China can’t admit to reverting to Confucianism rather than remaining ‘Communist’ for reasons suggested here. Mao’s cultural revolution had been about eliminating Confucian influences from China because he believed that they were what had oppressed Chinese people, and many / most grass- roots Chinese still favour the social equality that Mao had advocated (rather than the social hierarchy associated with Confucian traditions). The myth that China is ‘Communist’ is likely to be maintained to prevent outsiders gaining real understanding of what they are dealing with.

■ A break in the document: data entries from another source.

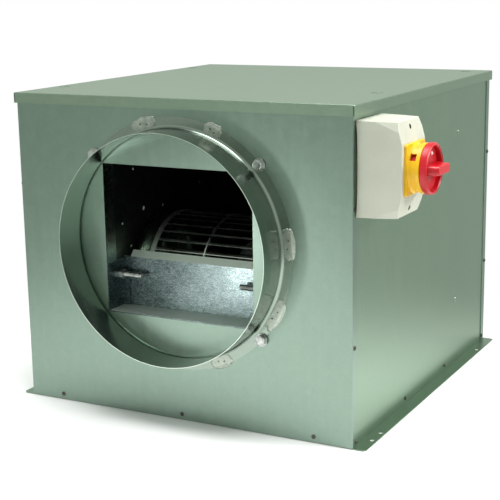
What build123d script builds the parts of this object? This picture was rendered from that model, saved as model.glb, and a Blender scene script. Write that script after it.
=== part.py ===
from build123d import *
import math
import os

# In-line exhaust fan: a galvanised steel box that holds a double-inlet centrifugal blower with a
# direct-drive motor. Millimetres. The origin is the centre of the foot flanges' hole pattern, on
# the underside. -Y is the outlet side, +X the side that carries the isolator switch, +Z is up.

# ---- Casing
CASE_WIDTH = 507.0  # across the panels' side returns
CASE_DEPTH = 545.0  # outlet face to inlet face
CASE_HEIGHT = 440.0  # underside to top of the lid
SHEET = 1.0
LAP_GAP = 0.1  # between two sheets that lap
FOLD_RADIUS = 1.3  # outside of a folded edge
LID_SEAM = 0.8  # slot where an end lip of the lid stops short of a side lip
LID_LIP = 14.2
LID_END_OVERHANG = 2.6
LID_SIDE_OVERHANG = 3.4
RETURN_WIDTH = 14.0  # end panel's edge, folded round onto the side panel
TOP_FLANGE = 42.0  # side panel's top edge, folded inward under the lid
END_TOP_FLANGE = 15.0
TRAY_LIP = 22.0
FOOT_WIDTH = 17.4
FOOT_MITRE = 4.0
FOOT_HOLE_RADIUS = 3.5
FOOT_HOLE_X = 264.5
FOOT_HOLE_Y = 204.0
END_HOLE_Y = -233.6  # one more hole in each foot, close to the outlet side

FRONT = -CASE_DEPTH / 2
REAR = CASE_DEPTH / 2
SIDE = CASE_WIDTH / 2
PANEL_SIDE = SIDE - SHEET - LAP_GAP  # outer face of a side panel
LID_UNDER = CASE_HEIGHT - SHEET
PANEL_TOP = LID_UNDER - LAP_GAP
STIFFENER_Y = 128.0
STIFFENER_WIDTH = 30.0
STIFFENER_DEPTH = 18.0

# ---- Round spigots for 315 mm duct
SPIGOT_RADIUS = 155.5
SPIGOT_LENGTH = 50.0
SPIGOT_SHEET = 0.8
SPIGOT_FILLET = 4.5
SPIGOT_RING_RADIUS = 171.5
SPIGOT_Z = 245.2
SPIGOT_X = 0.0

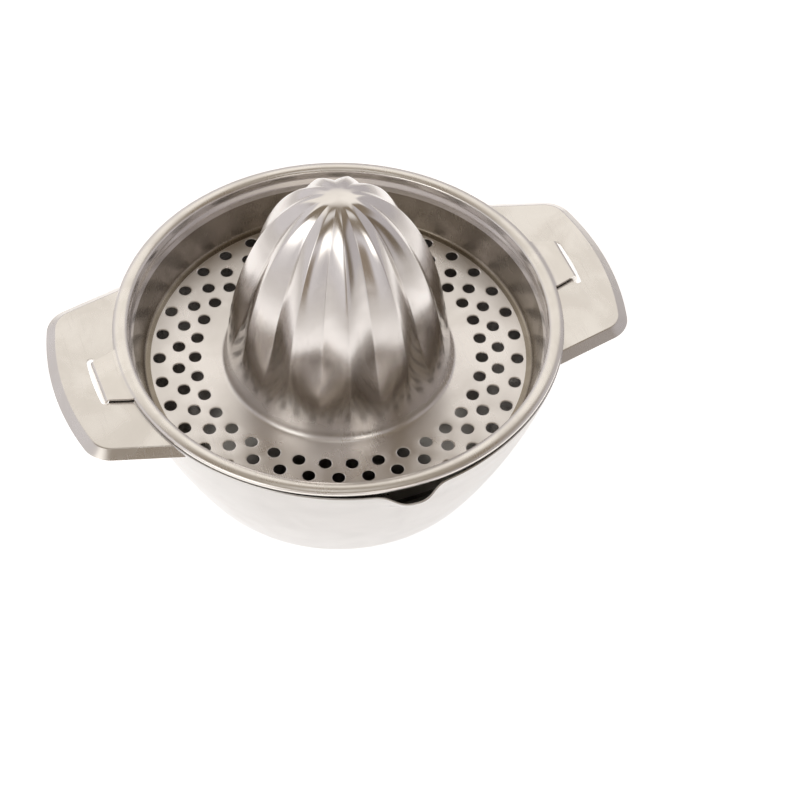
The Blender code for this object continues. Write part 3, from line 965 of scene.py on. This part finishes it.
@dataclass
class Graph:
    """A node tree with short calls for adding and joining nodes."""

    tree: bpy.types.NodeTree

    def node(self, kind: str, inputs: dict | None = None, **options) -> bpy.types.Node:
        """Add a node, set its options, and give its inputs values or links.

        Args:
            kind: The node's type name.
            inputs: Value or output socket for each input, by name or number.
            **options: Properties of the node.

        Returns:
            The node.
        """
        made = self.tree.nodes.new(kind)
        for name, value in options.items():
            setattr(made, name, value)
        for name, value in (inputs or {}).items():
            if isinstance(value, bpy.types.NodeSocket):
                self.tree.links.new(value, made.inputs[name])
            else:
                made.inputs[name].default_value = value
        return made

    def math(self, operation: str, *values: object) -> bpy.types.NodeSocket:
        """Add a Math node and return its output."""
        return self.node("ShaderNodeMath", dict(enumerate(values)), operation=operation).outputs[0]

    def ramp(self, value: bpy.types.NodeSocket, low: float, high: float, start: float = 0.0,
             end: float = 1.0) -> bpy.types.NodeSocket:
        """Map a value smoothly from low..high to start..end and return the output."""
        mapped = self.node("ShaderNodeMapRange", {"Value": value, "From Min": low, "From Max": high,
                                                  "To Min": start, "To Max": end},
                           interpolation_type="SMOOTHSTEP")
        return mapped.outputs["Result"]

    def mix(self, share: bpy.types.NodeSocket, a: tuple, b: tuple) -> bpy.types.NodeSocket:
        """Mix two colours, each a colour or a socket, and return the output."""
        made = self.tree.nodes.new("ShaderNodeMix")
        made.data_type = "RGBA"
        sockets = [made.inputs[6], made.inputs[7]]
        self.tree.links.new(share, made.inputs[0])
        for socket, value in zip(sockets, (a, b)):
            if isinstance(value, bpy.types.NodeSocket):
                self.tree.links.new(value, socket)
            else:
                socket.default_value = (*value, 1.0)
        return made.outputs[2]


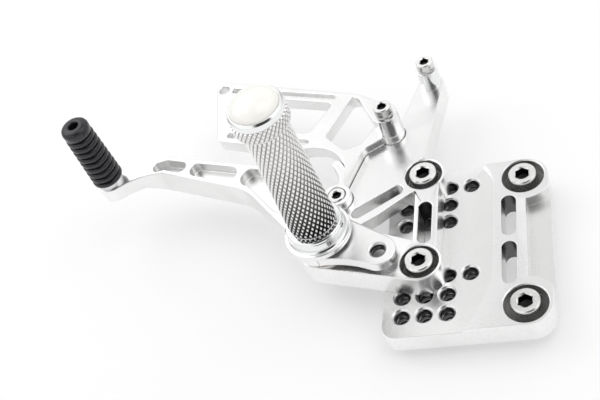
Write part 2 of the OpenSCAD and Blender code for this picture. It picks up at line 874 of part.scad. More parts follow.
// Turned barrel: base ring, tapered grip, knurled flange and polished rim
module footpeg_barrel() {
    ring_r = collar_neck_r + 0.2;
    rim_r = flange_r - 0.5;
    neck = 0.6;
    l0 = base_ring_t;
    l1 = flange_base - barrel_base;
    l2 = rim_base - barrel_base;
    l3 = barrel_top - barrel_base;
    color("#bfc0c1")
    translate([pivot[0], pivot[1], barrel_base])
    rotate_extrude()
        polygon([
            [tapped_r(M10), 0],
            [ring_r - 0.4, 0],
            [ring_r, 0.4],
            [ring_r, l0 - 0.4],
            [barrel_base_r - neck, l0],
            [barrel_base_r - neck, l0 + 0.8],
            [barrel_base_r, l0 + 0.8 + neck],
            [barrel_tip_r, l1 - 1.2],
            [flange_r - 1, l1],
            [flange_r, l1 + 1],
            [flange_r, l2 - 0.4],
            [rim_r, l2],
            [rim_r, l3 - 1],
            [rim_r - 1, l3],
            [cap_r + 0.05, l3],
            [cap_r + 0.05, l3 - 1.5],
            [barrel_bore_r, l3 - 1.5],
            [barrel_bore_r, barrel_bore_base],
            [tapped_r(M10), tapped_depth + 2],
            [tapped_r(M10), 0]
        ]);
}

// Domed cap with a spigot in the end of the barrel
module footpeg_cap() {
    seat = barrel_top - 1.5;
    spigot_l = 8;
    spigot_r = barrel_bore_r - press_play;
    color("#efece0")
    translate([pivot[0], pivot[1], seat])
    rotate_extrude()
        polygon(concat(
            [[0, -spigot_l], [spigot_r, -spigot_l], [spigot_r, 0], [cap_r, 0]],
            [for (a = [0 : 10 : 90]) [cap_r * cos(a), 1.5 + dome_h * sin(a)]]
        ));
}

adapter_plate();
frame_bolts();
main_bracket();
bracket_bolts();
support_plate();
support_plate_screw();
lower_guard_spacer();
lower_guard_screw();
upper_guard_spacer();
upper_guard_screw();
pivot_bolt();
pivot_bolt_washer();
pivot_sleeve();
inner_bush();
outer_bush();
shift_lever();
toe_pin();
toe_pin_screw();
toe_rubber();
peg_collar();
footpeg_barrel();
footpeg_cap();
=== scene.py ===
"""Looks of a left rear set: drilled adapter plate, bracket, shift lever and footpeg.

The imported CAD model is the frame. Each sub-assembly below is a class that builds the meshes which
show, gives them their finish and hands them to the frame. Sizes are in millimetres until a mesh
is made, and in metres after that.
"""

import logging
import math
from dataclasses import dataclass
from enum import Enum
from functools import partial
from typing import Any, Iterable, Optional, Sequence

import bmesh
import bpy
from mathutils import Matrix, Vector


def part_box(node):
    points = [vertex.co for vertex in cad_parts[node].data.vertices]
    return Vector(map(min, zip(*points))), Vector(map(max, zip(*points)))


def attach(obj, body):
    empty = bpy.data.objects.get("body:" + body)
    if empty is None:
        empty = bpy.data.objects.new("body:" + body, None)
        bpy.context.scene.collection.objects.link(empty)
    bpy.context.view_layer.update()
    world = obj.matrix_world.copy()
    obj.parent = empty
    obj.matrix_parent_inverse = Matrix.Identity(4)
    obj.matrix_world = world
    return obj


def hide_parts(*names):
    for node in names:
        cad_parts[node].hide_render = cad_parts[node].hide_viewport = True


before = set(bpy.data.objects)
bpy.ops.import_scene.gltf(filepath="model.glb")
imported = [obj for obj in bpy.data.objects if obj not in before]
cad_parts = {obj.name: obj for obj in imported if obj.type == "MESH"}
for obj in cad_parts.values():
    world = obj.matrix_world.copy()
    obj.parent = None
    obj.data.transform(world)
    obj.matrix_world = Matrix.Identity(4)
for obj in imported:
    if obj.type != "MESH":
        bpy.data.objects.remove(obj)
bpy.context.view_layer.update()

LOG = logging.getLogger("rear_set")
MM = 0.001
# Names of the mesh attributes that trees write or read
KNURL_HEIGHT = "knurl_height"
RECESS_MARK = "recess"
ORIGIN = (0.0, 0.0, 0.0)
WHITE = (1.0, 1.0, 1.0, 1.0)

Colour = tuple[float, float, float]
Place = tuple[float, float, float]
Ring = list[Vector]
Profile = Sequence[tuple[float, float]]


class Body(Enum):
    """The CAD bodies that pieces ride on."""

    MOUNT = "mount_body"
    LEVER = "lever_body"


class Slot(Enum):
    """The record's material slots, one named for each piece."""

    PLATE = "plate_aluminium"
    BRACKET = "bracket_aluminium"
    LEVER = "lever_aluminium"
    KNURLED = "knurled_aluminium"
    POLISHED = "polished_aluminium"
    SCREW = "screw_steel"
    RUBBER = "black_rubber"
    PLASTIC = "cream_plastic"


# Node trees

SHADER_TREE = "ShaderNodeTree"
GEOMETRY_TREE = "GeometryNodeTree"
FLOAT = "NodeSocketFloat"
GEOMETRY = "NodeSocketGeometry"
MATERIAL = "NodeSocketMaterial"
SOCKET_TYPES = {float: FLOAT, int: "NodeSocketInt", tuple: "NodeSocketVector"}


class TreeMaker:
    """Adds nodes and links to one node tree, so that a tree reads as a list of steps."""

    def __init__(self, tree: bpy.types.NodeTree) -> None:
        """Starts on a tree.

        Args:
            tree: The node tree to fill.
        """
        self.tree = tree
        self.add = partial(self.math, "ADD")
        self.subtract = partial(self.math, "SUBTRACT")
        self.multiply = partial(self.math, "MULTIPLY")
        self.smaller = partial(self.math, "MINIMUM")

    @classmethod
    def group(cls, name: str, kind: str, inputs: dict[str, Any], output: str, output_type: str) -> "TreeMaker":
        """Makes an empty node group with one output.

        Args:
            name: The group's name.
            kind: The tree type, for shaders or geometry.
            inputs: Each input's name, with its default value or, where it has none, its socket type.
            output: The output's name.
            output_type: The output's socket type.

        Returns:
            A maker for the new group.
        """
        tree = bpy.data.node_groups.new(name, kind)
        for label, default in inputs.items():
            bare = isinstance(default, str)
            socket_type = default if bare else SOCKET_TYPES[type(default)]
            made = tree.interface.new_socket(label, in_out="INPUT", socket_type=socket_type)
            if not bare:
                made.default_value = default
        tree.interface.new_socket(output, in_out="OUTPUT", socket_type=output_type)
        maker = cls(tree)
        maker.source = maker.node("NodeGroupInput")
        maker.sink = maker.node("NodeGroupOutput")
        return maker

    def close(self, result: bpy.types.NodeSocket) -> bpy.types.NodeTree:
        """Ends a group with the socket that it gives out, and returns its tree."""
        self.feed(result, self.sink.inputs[0])
        return self.tree

    def node(self, kind: str, values: Optional[dict] = None, **properties: Any) -> bpy.types.Node:
        """Adds a node.

        Args:
            kind: The node's type name.
            values: Input socket name or number to a constant or to an output socket.
            **properties: Properties of the node itself.

        Returns:
            The new node.
        """
        made = self.tree.nodes.new(kind)
        for key, value in properties.items():
            setattr(made, key, value)
        self.fill(made, values or {})
        return made

    def fill(self, node: bpy.types.Node, values: dict) -> None:
        """Feeds several inputs of a node, each by its socket's name or number."""
        for key, value in values.items():
            self.feed(value, node.inputs[key])

    def feed(self, value: Any, socket: bpy.types.NodeSocket) -> None:
        """Links an output socket to an input, or sets the input to a constant.

        Args:
            value: An output socket or a constant.
            socket: The input that takes it.
        """
        if isinstance(value, bpy.types.NodeSocket):
            self.tree.links.new(value, socket)
        else:
            socket.default_value = value

    def effect(self, group: bpy.types.NodeTree, **inputs: Any) -> bpy.types.NodeSocket:
        """Adds a shader group, fed by input name with constants or sockets, and returns its output."""
        return self.node("ShaderNodeGroup", inputs, node_tree=group).outputs[0]

    def math(self, operation: str, *values: Any) -> bpy.types.NodeSocket:
        """Adds a math node on constants or sockets and returns its result."""
        return self.node("ShaderNodeMath", dict(enumerate(values)), operation=operation).outputs[0]

    def mix(self, factor: Any, *colours: Any) -> bpy.types.NodeSocket:
        """Adds a colour mix.

        Args:
            factor: Share of the second colour.
            *colours: The two colours or sockets.

        Returns:
            The mixed colour's socket.
        """
        made = self.node("ShaderNodeMix", data_type="RGBA")
        self.feed(factor, made.inputs["Factor"])
        for colour, socket in zip(colours, [s for s in made.inputs if s.type == "RGBA"]):
            self.feed((*colour, 1.0) if isinstance(colour, tuple) else colour, socket)
        return next(s for s in made.outputs if s.type == "RGBA")

    def remap(self, value: Any, low: Any, high: Any, out_low: Any, out_high: Any) -> bpy.types.NodeSocket:
        """Maps the range low to high onto out_low to out_high, clamped, and returns the result."""
        return self.node("ShaderNodeMapRange", {0: value, 1: low, 2: high, 3: out_low, 4: out_high}).outputs[0]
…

Deception is the core of traditional art-of-war strategies – see here.

Christianity is the core of Western societies’ emphasis on the welfare and capabilities of individuals (see here) – and is thus the biggest challenge to a neo-Confucian hierarchical social order in China and worldwide. The persecution of Christians is likely to be seen as just as critical to China’s current regime (which apparently aspires to global dominance through becoming the world’s ‘middle / coordinating / organizing kingdom’) as it was to the first century Roman empire. The ‘logic’ of trying to eliminate Christianity and other faiths in a neo-Confucian context (so that Confucianism dominates as the basis for state power) is suggested in more detail here.

If the Christian churches in China were aware of the motives behind the increased persecution they suffer, they might gain leverage to prevent it by mobilizing support from the very large numbers of Chinese people who (though not all Christian) would prefer to live in a society based on social equality (which Christianity can make possible) rather than in one based on neo-Confucian social hierarchies.